Sibelius. Je m’attends aux forêts finnoises à travers lesquelles cavalcadent les hordes héroïco-poétiques de Kullervo quand, d’un coup de simili-castagnettes, l’Espagne frappe à la porte de mon imagination. Zoom out soudain, je me retrouve à planer, indécise, au-dessus d’une carte d’Europe où les pointillés rouge du voyage musical se perdent sous les nuages des perturbations atmosphériques. L’anticyclone Karelia apporte une bonne humeur aussi inattendue qu’entraînante : les soubresauts de Paavo Järvi me rappellent soudain les contractions musculaires des danseurs de popping – comme quoi, hip hop ou classique…

Les balais de L’Apprenti sorcier, les squelettes de Corpse Bride, les pachydermes Fantasia, les éclopés d’Otto Dix… le Concerto pour la main gauche de Ravel les rassemble dans un moyen-métrage distribué par la 20th Century Fox. Après quelques dégringolades jazzy à la Gershwin, les miroitements debussiens sont assombris par le spectre du Boléro. La noirceur ressort et bientôt toutes les créatures se déchaînent dans un sabbat délirant, formant une grande ronde dont on ne perçoit que les ombres fantastiques – une danse puissante et macabre, menée d’une seule main de maître par Jean-Frédéric Neuburger.

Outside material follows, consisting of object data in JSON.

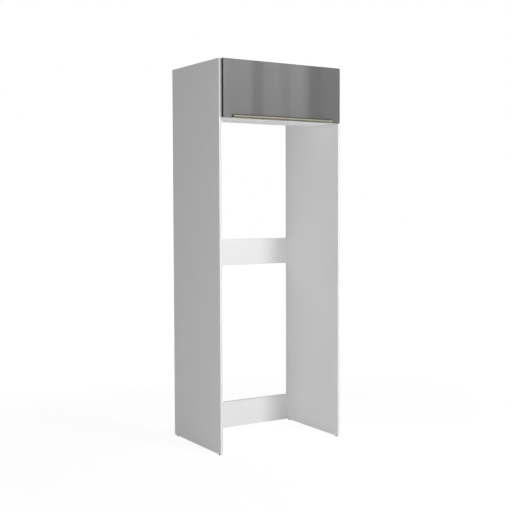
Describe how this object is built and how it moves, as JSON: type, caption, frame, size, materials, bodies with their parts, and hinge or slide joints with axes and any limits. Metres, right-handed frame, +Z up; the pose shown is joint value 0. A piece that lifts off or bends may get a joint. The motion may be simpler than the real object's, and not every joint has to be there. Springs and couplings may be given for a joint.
{
  "type": "fridge housing unit",
  "caption": "Tall housing that stands round a free-standing fridge: side panels on glides, rear rails and a shallow upper cabinet with a lift-up flap on gas struts.",
  "frame": {"origin": "on the floor, at the centre of the width and of the whole depth from the pull's front to the panels' rear edges", "axes": "+X to the right of someone who faces the flap, +Y to the back, +Z up"},
  "size_m": [0.8, 0.6154, 2.18],
  "materials": {
    "melamine": "white melamine-faced chipboard, fine satin grain",
    "back_sheet": "white lacquered hardboard",
    "gloss_lacquer": "high-gloss grey front on board, near-black edge band",
    "champagne": "satin champagne anodised",
    "glide": "dark moulded",
    "nickel": "nickel plated",
    "zinc": "zinc plated",
    "strut_black": "satin black",
    "chrome": "ground and chromed",
    "beech": "plain turned beech",
    "silicone": "soft clear-white"
  },
  "bodies": {
    "cabinet": {"side_panel_left": "melamine", "side_panel_right": "melamine", "bottom_rail": "melamine", "middle_rail": "melamine", "box_top": "melamine", "box_bottom": "melamine", "box_side_left": "melamine", "box_side_right": "melamine", "box_back": "back_sheet", "foot_front_left": "glide", "foot_front_right": "glide", "foot_rear_left": "glide", "foot_rear_right": "glide", "bottom_rail_cam_left": "zinc", "bottom_rail_bolt_left": "zinc", "bottom_rail_dowel_left": "beech", "bottom_rail_cam_right": "zinc", "bottom_rail_bolt_right": "zinc", "bottom_rail_dowel_right": "beech", "middle_rail_cam_left": "zinc", "middle_rail_bolt_left": "zinc", "middle_rail_dowel_left": "beech", "middle_rail_cam_right": "zinc", "middle_rail_bolt_right": "zinc", "middle_rail_dowel_right": "beech", "door_bumper_left": "silicone", "door_bumper_right": "silicone", "box_screw_front_left": "zinc", "box_screw_front_right": "zinc", "box_screw_rear_left": "zinc", "box_screw_rear_right": "zinc", "hinge_plate_left": "nickel", "hinge_arm_left": "nickel", "hinge_arm_screw_left": "nickel", "plate_screw_outer_left": "zinc", "plate_screw_inner_left": "zinc", "hinge_plate_right": "nickel", "hinge_arm_right": "nickel", "hinge_arm_screw_right": "nickel", "plate_screw_outer_right": "zinc", "plate_screw_inner_right": "zinc", "strut_side_bracket_left": "zinc", "strut_side_bracket_right": "zinc"},
    "flap": {"flap_door": "gloss_lacquer", "handle_profile": "champagne", "handle_screw_left": "zinc", "handle_screw_middle": "zinc", "handle_screw_right": "zinc", "hinge_cup_left": "nickel", "hinge_pin_left": "chrome", "strut_door_bracket_left": "zinc", "hinge_cup_right": "nickel", "hinge_pin_right": "chrome", "strut_door_bracket_right": "zinc"},
    "strut_tube_left": {"strut_cylinder_left": "strut_black"},
    "strut_rod_left": {"strut_rod_left": "chrome"},
    "strut_tube_right": {"strut_cylinder_right": "strut_black"},
    "strut_rod_right": {"strut_rod_right": "chrome"}
  },
  "joints": [
    {"name": "flap_hinge", "type": "hinge", "parent": "cabinet", "child": "flap", "pos_m": [0, -0.28915, 2.1718], "axis": [-1, 0, 0], "range_deg": [0, 90]},
    {"name": "strut_tube_pivot_left", "type": "hinge", "parent": "cabinet", "child": "strut_tube_left", "pos_m": [-0.3575, -0.23125, 1.9458], "axis": [1, 0, 0], "range_deg": [0, 16.8]},
    {"name": "strut_rod_slide_left", "type": "slide", "parent": "strut_tube_left", "child": "strut_rod_left", "axis": [0, -0.183, 0.9831], "range_m": [0, 0.0438]},
    {"name": "strut_tube_pivot_right", "type": "hinge", "parent": "cabinet", "child": "strut_tube_right", "pos_m": [0.3575, -0.23125, 1.9458], "axis": [1, 0, 0], "range_deg": [0, 16.8]},
    {"name": "strut_rod_slide_right", "type": "slide", "parent": "strut_tube_right", "child": "strut_rod_right", "axis": [0, -0.183, 0.9831], "range_m": [0, 0.0438]}
  ],
  "couplings": [
    {"joint": "strut_tube_pivot_left", "follows": "flap_hinge", "ratio": 0.18581},
    {"joint": "strut_rod_slide_left", "follows": "flap_hinge", "m_per_rad": 0.027825},
    {"joint": "strut_tube_pivot_right", "follows": "flap_hinge", "ratio": 0.18581},
    {"joint": "strut_rod_slide_right", "follows": "flap_hinge", "m_per_rad": 0.027825}
  ]
}
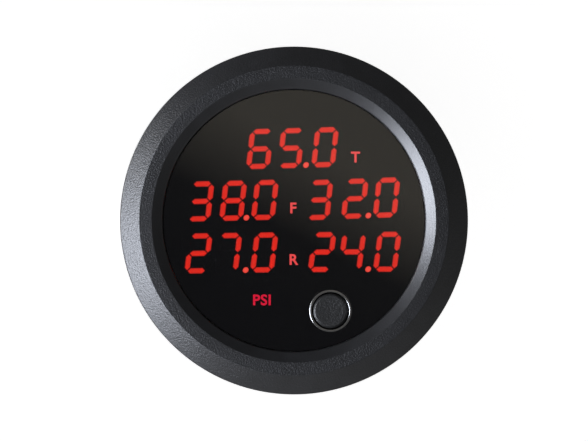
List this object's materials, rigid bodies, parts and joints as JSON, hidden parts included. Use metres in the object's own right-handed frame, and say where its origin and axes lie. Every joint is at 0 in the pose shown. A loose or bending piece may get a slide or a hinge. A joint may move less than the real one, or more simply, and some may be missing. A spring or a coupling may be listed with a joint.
{
  "type": "tyre pressure monitor gauge",
  "caption": "Round panel gauge with a lit digital tyre pressure display behind a smoked window, held by a strap clamp and thumb nuts.",
  "frame": {"origin": "on the gauge's axis, level with the ends of the thumb nuts, which it stands on", "axes": "+Z along the axis out of the display, +Y to the top of the display, +X to its right"},
  "size_m": [0.0524, 0.0524, 0.033],
  "materials": {
    "anodised_bezel": "bead-blasted, black anodised",
    "seal_rubber": "matte",
    "smoked_window": "smoked acrylic, polished",
    "black_plastic": "matte",
    "led_red": "black case with lit red segments",
    "board_laminate": "green solder mask",
    "brass": "bright",
    "zinc_steel": "bright zinc plated",
    "capacitor_can": "satin",
    "button_plastic": "satin",
    "chrome": "polished",
    "housing_plastic": "fine grained black",
    "nickel_plate": "bright nickel plated"
  },
  "bodies": {
    "case": {"bezel_ring": "anodised_bezel", "lens_gasket": "seal_rubber", "bezel_seal": "seal_rubber", "lens": "smoked_window", "display_mask": "black_plastic", "display_module_trailer": "led_red", "display_module_front_left": "led_red", "display_module_front_right": "led_red", "display_module_rear_left": "led_red", "display_module_rear_right": "led_red", "legend_lamp_trailer": "led_red", "legend_lamp_front": "led_red", "legend_lamp_rear": "led_red", "legend_lamp_unit": "led_red", "display_board": "board_laminate", "main_board": "board_laminate", "board_spacer_1": "brass", "board_spacer_2": "brass", "board_spacer_3": "brass", "board_screw_1": "zinc_steel", "board_screw_2": "zinc_steel", "board_screw_3": "zinc_steel", "pin_header": "black_plastic", "header_socket": "black_plastic", "microcontroller": "black_plastic", "radio_module": "zinc_steel", "inductor": "black_plastic", "voltage_regulator": "black_plastic", "capacitor": "capacitor_can", "buzzer": "black_plastic", "antenna_coil": "brass", "tact_switch": "black_plastic", "button_trim_ring": "chrome", "housing": "housing_plastic", "power_socket": "black_plastic", "socket_pin_1": "brass", "socket_pin_2": "brass", "socket_pin_3": "brass", "stud_left": "nickel_plate", "stud_right": "nickel_plate"},
    "button": {"button_cap": "button_plastic", "switch_plunger": "button_plastic"},
    "clamp": {"clamp_bracket": "zinc_steel", "flat_washer_left": "nickel_plate", "flat_washer_right": "nickel_plate", "lock_washer_left": "nickel_plate", "lock_washer_right": "nickel_plate"},
    "left_nut": {"thumb_nut_left": "nickel_plate"},
    "right_nut": {"thumb_nut_right": "nickel_plate"}
  },
  "joints": [
    {"name": "button_press", "type": "slide", "parent": "case", "child": "button", "axis": [0, 0, -1], "range_m": [0, 0.0006], "stiffness_N_per_m": 1500, "springref_m": -0.0004},
    {"name": "clamp_slide", "type": "slide", "parent": "case", "child": "clamp", "axis": [0, 0, -1], "range_m": [0, 0.004]},
    {"name": "left_nut_spin", "type": "hinge", "parent": "clamp", "child": "left_nut", "pos_m": [-0.0172, 0, 0.003], "axis": [0, 0, -1], "range_deg": [0, 2880]},
    {"name": "right_nut_spin", "type": "hinge", "parent": "clamp", "child": "right_nut", "pos_m": [0.0172, 0, 0.003], "axis": [0, 0, -1], "range_deg": [0, 2880]}
  ],
  "couplings": [
    {"joint": "left_nut_spin", "follows": "clamp_slide", "rad_per_m": 12566},
    {"joint": "right_nut_spin", "follows": "clamp_slide", "rad_per_m": 12566}
  ]
}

Le thème principal de la troisième symphonie de Saint-Saëns nous emporte à la conquête de l’espace. Les cordes se frayent un chemin entre les étoiles et les astéroïdes, et tout l’orchestre dévore les années lumières, ouvrant sur un horizon sans cesse renouvelé. On n’est pas pour autant dans Star Wars, la vitesse nous emporte beaucoup moins que cet ailleurs infini où le désir de découverte n’arrive jamais à satiété et ne trouve de repos que dans quelques moments de contemplation, lorsque se profilent des rivages plus cléments. C’est ainsi notre planète qui apparaît dans le hublot comme une falaise du nouveau monde, auréolée d’une sérénité qu’on ne peut imaginer trouver qu’en apesanteur. Le triangle fait scintiller cette image d’une pluie de paillettes comme celle des adieux de Letestu. Puis l’exploration reprend jusqu’au final où le vaisseau est pris dans la tempête. L’orgue transforme alors la nef en église et les vagues jaillissent jusqu’aux vitraux, jusqu’à tout engloutir.